Quels en sont les principaux enseignements ? D'abord, les lycéens sont majoritairement favorables au port de signes religieux ostensibles dans le milieu scolaire, notamment pour les parents d'élèves accompagnant les sorties scolaires (57 % contre 25 % de l'ensemble de la population française), dans les lycées eux-mêmes (52 % contre 25 %), les collèges (50 % contre 25 %), ou pour les agents des services publics (50 % contre 25 %). Dans un autre registre, ils sont 49 % à estimer que les journaux ont eu raison de publier les caricatures de Mahomet - contre 59 % de l'ensemble des Français.

Mais ils sont 61 % à déclarer que Samuel Paty, professeur d'histoire assassiné par un terroriste en octobre 2020, « a eu raison » de montrer ces caricatures en cours, 17 % d'entre eux estimant qu'il a eu « tort ». Autre indicateur : 52 % de lycéens ne sont « pas favorables » au droit au blasphème. Un chiffre en accord avec le reste des Français (50 %). Enfin, 37 % des sondés estiment que les lois « laïques », comme celles de 2004 interdisant le port de signes religieux à l'école, ou de 2010, contre le voile intégral dans l'espace public, sont « discriminatoires » à l'égard des musulmans.

«Une vision inclusive»

Comment interpréter ces résultats? « Globalement, il en ressort que la jeunesse scolarisée au lycée a une vision inclusive de la laïcité. Il n'y a pas, pour elle, de dimension anticléricale visant à renvoyer la religion au privé. C'est plutôt un concept qui doit mettre les religions à égalité, soit une vision anglo-saxonne », analyse François Kraus, directeur du pôle politique-actualité à l'Ifop. Ainsi, séparer la sphère religieuse de la sphère publique n'est « pas ancré » chez les lycéens, là où leurs aînés auraient plutôt tendance à vouloir rendre invisible le religieux hors du domicile ou du temple.

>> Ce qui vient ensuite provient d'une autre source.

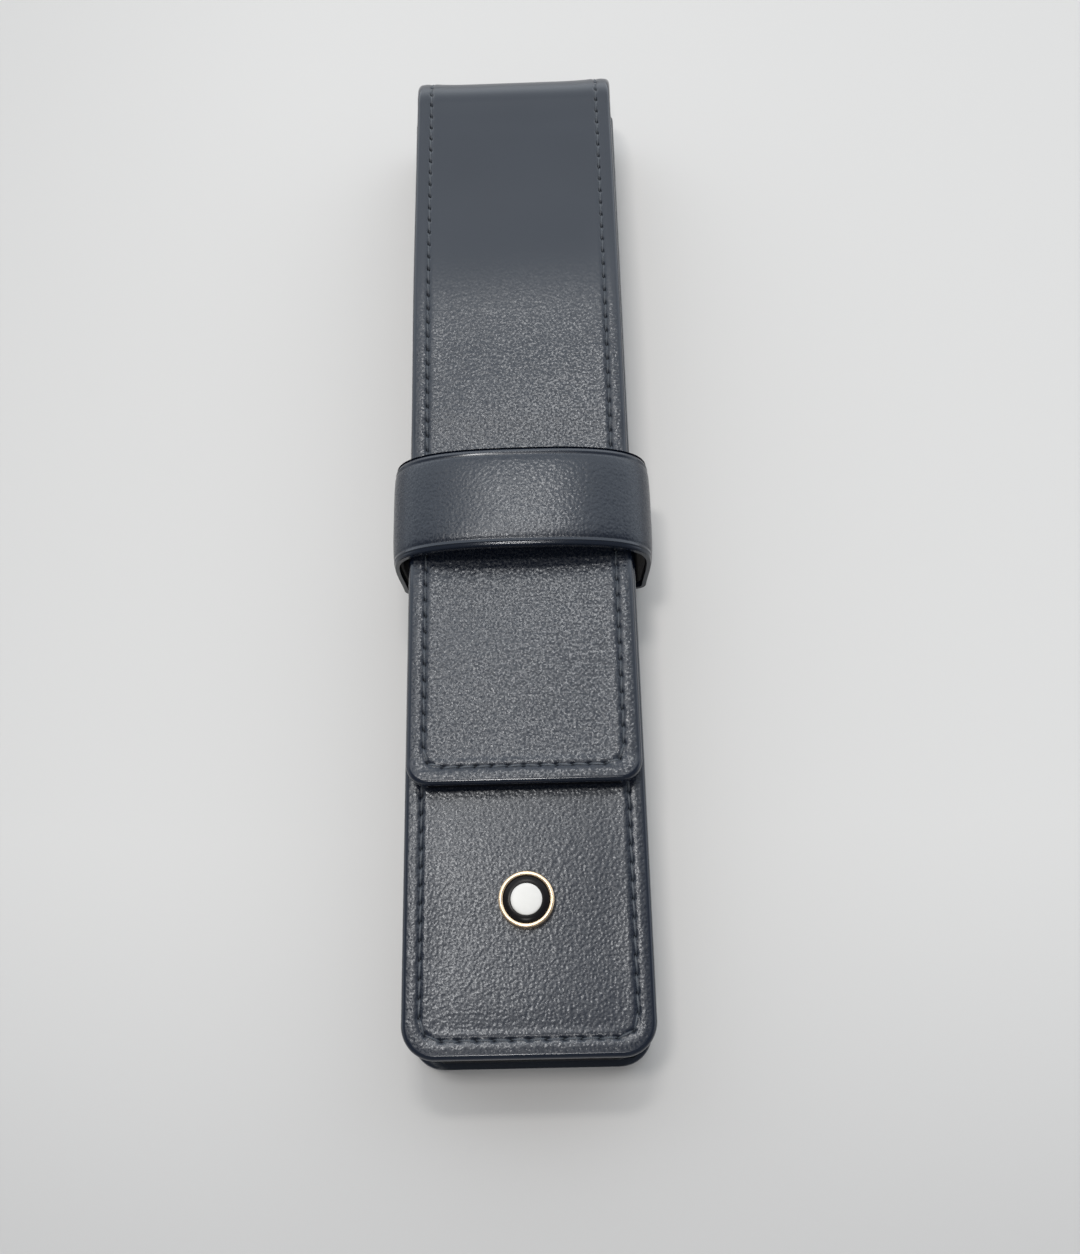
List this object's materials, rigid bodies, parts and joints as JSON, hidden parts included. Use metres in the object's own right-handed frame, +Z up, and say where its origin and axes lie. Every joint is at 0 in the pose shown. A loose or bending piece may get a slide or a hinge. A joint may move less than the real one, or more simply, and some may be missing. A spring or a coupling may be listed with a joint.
{
  "type": "leather pen case",
  "caption": "Slim black leather case for a single pen: gusseted pocket, flap folding over the mouth and tucked under a fixed loop, small round gilt emblem.",
  "frame": {"origin": "under the middle of the case, on the surface that its back lies on", "axes": "+X across the case, +Y along it from the closed end to the fold over the mouth, +Z up out of the front"},
  "size_m": [0.038, 0.161, 0.0218],
  "materials": {
    "calf_leather": "smooth black calf, fine grain, soft sheen",
    "lining_leather": "matt black lining",
    "thread": "black waxed sewing thread",
    "board": "grey fibre board, hidden inside the panels",
    "gilt_metal": "polished gilt",
    "black_enamel": "gloss black",
    "white_resin": "polished white"
  },
  "bodies": {
    "case": {"back_leather": "calf_leather", "back_board": "board", "back_lining": "lining_leather", "front_leather": "calf_leather", "front_board": "board", "front_lining": "lining_leather", "gusset_leather": "calf_leather", "gusset_lining": "lining_leather", "loop_leather": "calf_leather", "loop_lining": "lining_leather", "emblem_ring": "gilt_metal", "emblem_disc": "black_enamel", "emblem_inlay": "white_resin", "emblem_shank": "gilt_metal", "emblem_washer": "gilt_metal"},
    "fold": {"fold_leather": "calf_leather", "fold_lining": "lining_leather"},
    "flap_root": {"flap_root_leather": "calf_leather", "flap_root_lining": "lining_leather"},
    "flap_upper": {"flap_upper_leather": "calf_leather", "flap_upper_lining": "lining_leather"},
    "flap_middle": {"flap_middle_leather": "calf_leather", "flap_middle_lining": "lining_leather"},
    "flap_tongue": {"flap_tongue_leather": "calf_leather", "flap_tongue_board": "board", "flap_tongue_lining": "lining_leather"}
  },
  "joints": [
    {"name": "flap_swing", "type": "hinge", "parent": "case", "child": "fold", "pos_m": [0, 0.07792, 0.00258], "axis": [-1, 0, 0], "range_deg": [0, 90]},
    {"name": "flap_swing_front", "type": "hinge", "parent": "fold", "child": "flap_root", "pos_m": [0, 0.07792, 0.01502], "axis": [-1, 0, 0], "range_deg": [0, 90]},
    {"name": "flap_bow", "type": "hinge", "parent": "flap_root", "child": "flap_upper", "pos_m": [0, 0.0681, 0.0176], "axis": [-1, 0, 0], "range_deg": [0, 85]},
    {"name": "flap_crest", "type": "hinge", "parent": "flap_upper", "child": "flap_middle", "pos_m": [0, 0.0371, 0.0147], "axis": [-1, 0, 0], "range_deg": [-170, 0]},
    {"name": "flap_foot", "type": "hinge", "parent": "flap_middle", "child": "flap_tongue", "pos_m": [0, 0.0061, 0.0176], "axis": [-1, 0, 0], "range_deg": [0, 85]}
  ],
  "couplings": [
    {"joint": "flap_swing_front", "follows": "flap_swing", "ratio": 1},
    {"joint": "flap_crest", "follows": "flap_bow", "ratio": -2},
    {"joint": "flap_foot", "follows": "flap_bow", "ratio": 1}
  ]
}
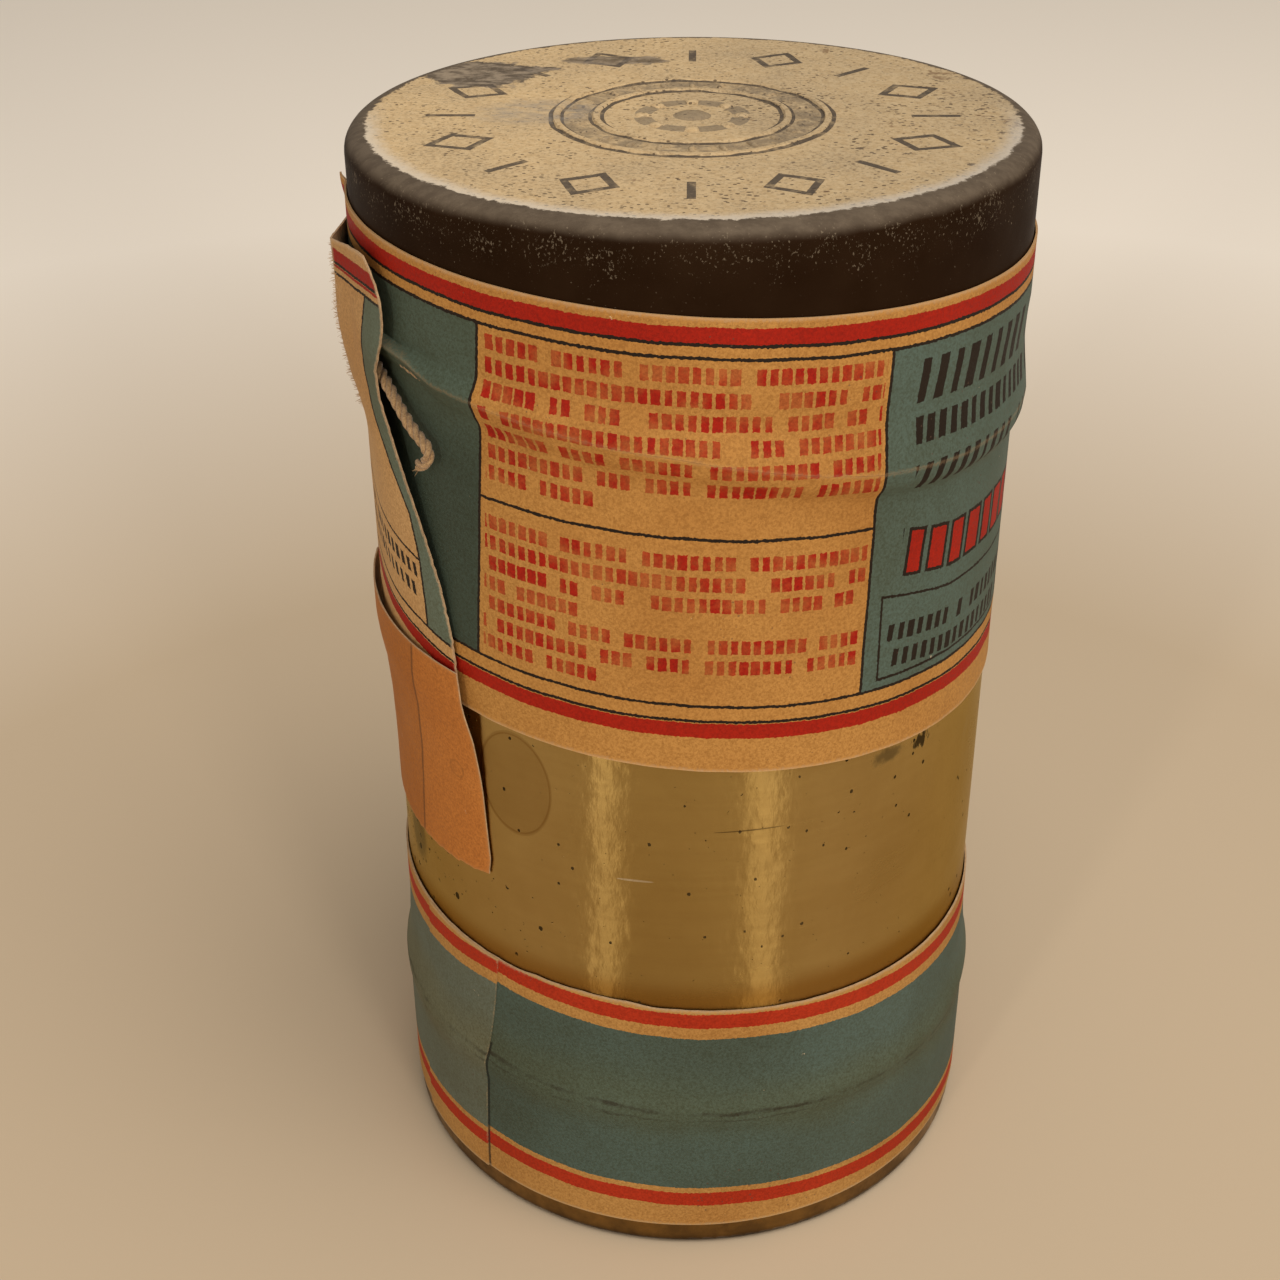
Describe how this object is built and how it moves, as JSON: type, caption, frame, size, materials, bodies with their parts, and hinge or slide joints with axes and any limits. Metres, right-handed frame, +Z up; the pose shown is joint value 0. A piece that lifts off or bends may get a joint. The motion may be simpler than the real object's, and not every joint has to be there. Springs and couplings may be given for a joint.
{
  "type": "bandage tin",
  "caption": "Cylindrical metal dressings tin with a slip-on lid, a printed paper wrapper with a tear string over the lid's joint, and gauze dressings packed inside.",
  "frame": {"origin": "centre of the tin's underside, on the surface that it stands on", "axes": "+Z up along the tin's axis, towards the lid; -Y towards the printed front that faces the camera; +X to the viewer's right"},
  "size_m": [0.0881, 0.0858, 0.1483],
  "materials": {
    "brass_lacquer": "gold lacquer on tinplate, semi-gloss, pitted",
    "brown_lacquer": "worn dark brown lacquer, pale where it has rubbed off",
    "base_lacquer": "dark brown-gold lacquer",
    "rubber": "aged red-brown rubber",
    "card": "grey-brown board",
    "printed_paper": "aged cream paper with teal panels and red and black lines",
    "band_paper": "aged paper printed teal with cream and red stripes",
    "slip_paper": "thin orange paper",
    "string": "twisted cotton string",
    "liner_paper": "plain cream paper",
    "cotton": "soft cotton wool",
    "gauze": "open-weave cotton gauze",
    "roll_paper": "plain paper band",
    "ampoule_glass": "clear glass",
    "powder": "pressed crystals",
    "leaflet_paper": "folded thin paper"
  },
  "bodies": {
    "tin": {"tin_body": "brass_lacquer", "bottom_cap": "base_lacquer", "base_gasket": "rubber", "base_lining": "card", "wrapper_body_part": "printed_paper", "wrapper_flap": "printed_paper", "tear_string": "string", "string_end": "string", "control_slip": "slip_paper", "foot_band": "band_paper", "liner_sleeve": "liner_paper", "cotton_pad": "cotton", "gauze_roll_1": "gauze", "gauze_roll_2": "gauze", "gauze_roll_3": "gauze", "gauze_roll_4": "gauze", "roll_band_1": "roll_paper", "roll_band_2": "roll_paper", "roll_band_3": "roll_paper", "roll_band_4": "roll_paper", "compress_1": "gauze", "compress_2": "gauze", "compress_3": "gauze", "compress_4": "gauze", "compress_5": "gauze", "ampoule_glass": "ampoule_glass", "ampoule_powder": "powder", "leaflet": "leaflet_paper"},
    "lid": {"lid_shell": "brown_lacquer", "lid_gasket": "rubber", "lid_lining": "card", "wrapper_lid_part": "printed_paper"}
  },
  "joints": [
    {"name": "lid_lift", "type": "slide", "parent": "tin", "child": "lid", "axis": [0, 0, 1], "range_m": [0, 0.06]}
  ]
}
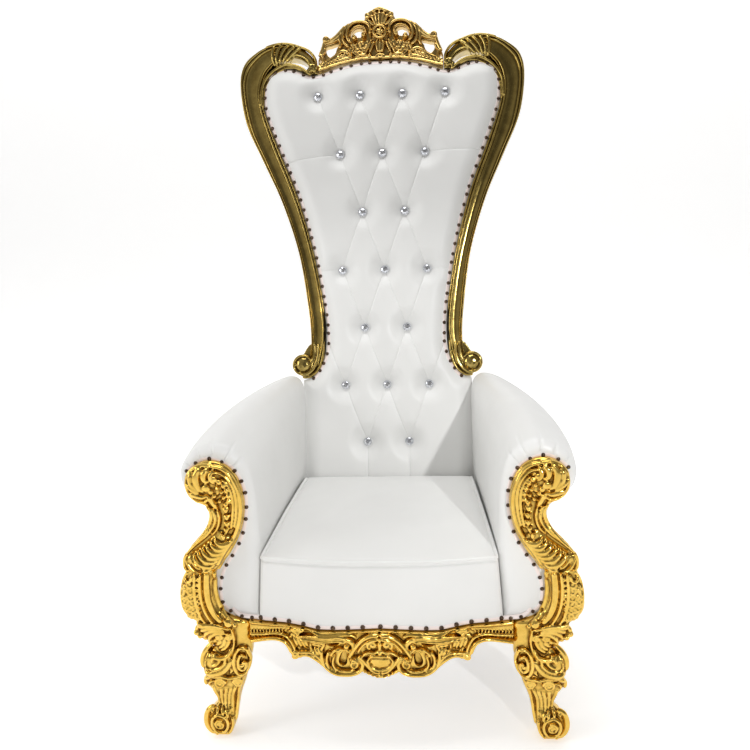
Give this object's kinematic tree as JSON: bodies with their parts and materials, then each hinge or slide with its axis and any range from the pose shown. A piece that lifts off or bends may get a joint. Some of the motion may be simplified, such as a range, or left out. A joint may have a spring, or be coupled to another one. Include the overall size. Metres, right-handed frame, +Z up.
{
  "type": "throne",
  "caption": "High-backed throne: gilt carved frame with pierced crest and apron, white tufted back with crystal buttons, rolled arms.",
  "frame": {"origin": "on the floor, under the middle of the chair's bounding box", "axes": "+Z up, the chair faces -Y, +X is on the right of someone who looks at its front"},
  "size_m": [0.9594, 0.9202, 1.8009],
  "materials": {
    "gilt": "carved wood with polished gold leaf, darker in the recesses",
    "white_leather": "smooth white faux leather, satin",
    "crystal": "faceted, silver-backed",
    "dark_cloth": "matte dust cloth under the seat"
  },
  "bodies": {
    "root": {"front_leg_left": "gilt", "front_leg_right": "gilt", "arm_front_left": "gilt", "arm_front_right": "gilt", "front_apron": "gilt", "side_rail_left": "gilt", "side_rail_right": "gilt", "rear_rail": "gilt", "rear_leg_left": "gilt", "rear_leg_right": "gilt", "back_stile_left": "gilt", "back_stile_right": "gilt", "crest": "gilt", "back_pad": "white_leather", "back_shell": "white_leather", "seat": "white_leather", "arm_left": "white_leather", "arm_right": "white_leather", "seat_frame": "dark_cloth", "button_01": "crystal", "button_02": "crystal", "button_03": "crystal", "button_04": "crystal", "button_05": "crystal", "button_06": "crystal", "button_07": "crystal", "button_08": "crystal", "button_09": "crystal", "button_10": "crystal", "button_11": "crystal", "button_12": "crystal", "button_13": "crystal", "button_14": "crystal", "button_15": "crystal", "button_16": "crystal", "button_17": "crystal", "button_18": "crystal", "button_19": "crystal"}
  },
  "joints": []
}
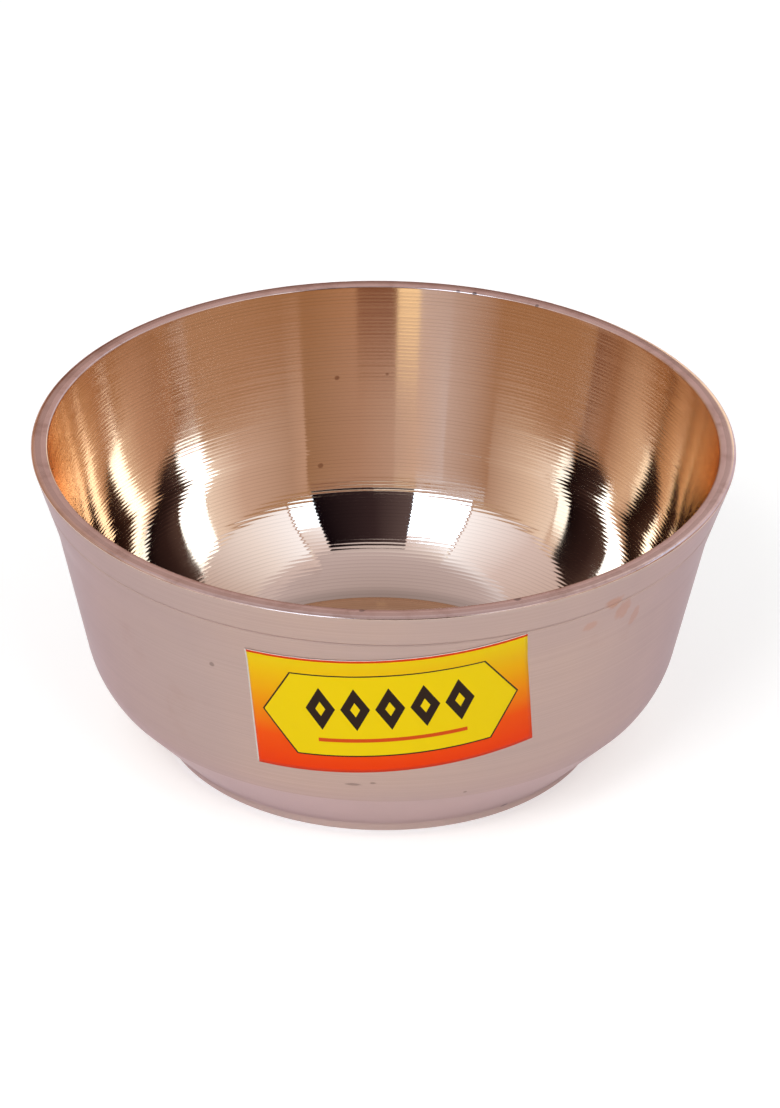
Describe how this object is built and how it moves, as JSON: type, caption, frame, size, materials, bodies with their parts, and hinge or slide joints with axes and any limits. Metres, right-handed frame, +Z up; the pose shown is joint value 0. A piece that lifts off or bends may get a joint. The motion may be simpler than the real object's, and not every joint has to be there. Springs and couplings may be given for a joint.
{
  "type": "bowl",
  "caption": "Round turned bronze bowl with a thick flat rim, a flared lip, a tapered base on a low foot ring and a paper label.",
  "frame": {"origin": "middle of the foot ring's resting face, on the bowl's axis", "axes": "+Z up along the bowl's axis, out of its mouth; the paper label is on the -Y side"},
  "size_m": [0.102, 0.102, 0.0465],
  "materials": {
    "bronze": "satin turned outside, polished with fine turning rings inside",
    "printed_paper": "smooth printed"
  },
  "bodies": {
    "root": {"bowl": "bronze", "paper_label": "printed_paper"}
  },
  "joints": []
}
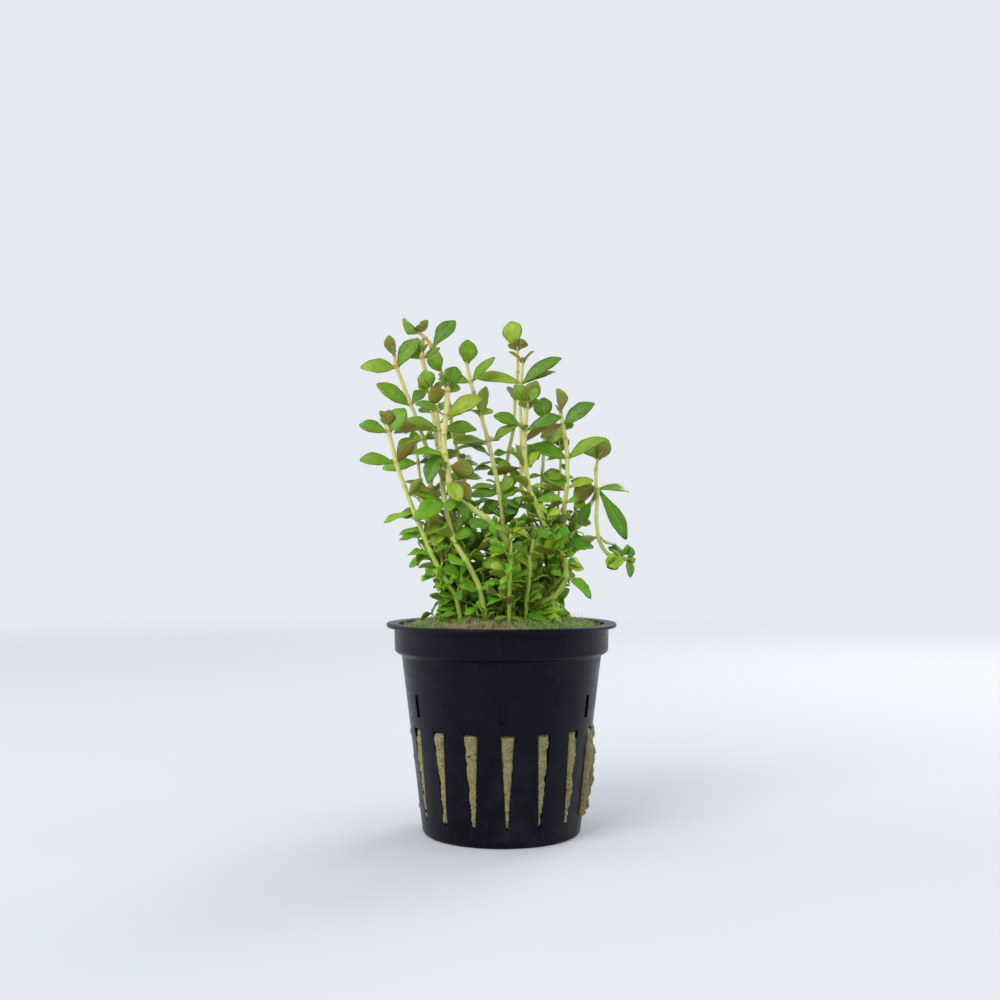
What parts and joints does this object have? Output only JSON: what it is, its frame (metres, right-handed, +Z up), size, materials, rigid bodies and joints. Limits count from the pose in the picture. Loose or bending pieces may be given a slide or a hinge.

Pour Bernard Ravet, ex-principal de collège à Marseille (Bouches-du-Rhône) et expert éducation pour la Licra, ces résultats sont « dramatiques ». L'auteur de « Principal de collège ou imam de la République ? », paru en 2017 aux éditions Kéro, y voit un « échec » en matière de transmission des « valeurs de la République ». Il insiste : « Ce n'est pas une histoire de programme scolaire. Mais les professeurs sont-ils formés, voire convaincus, de l'intérêt de dispenser ces valeurs ? » interroge-t-il, appelant aussi à « la formation des parents » en matière de laïcité.

«Dans la vraie vie, la laïcité, personne n'en parle au lycée»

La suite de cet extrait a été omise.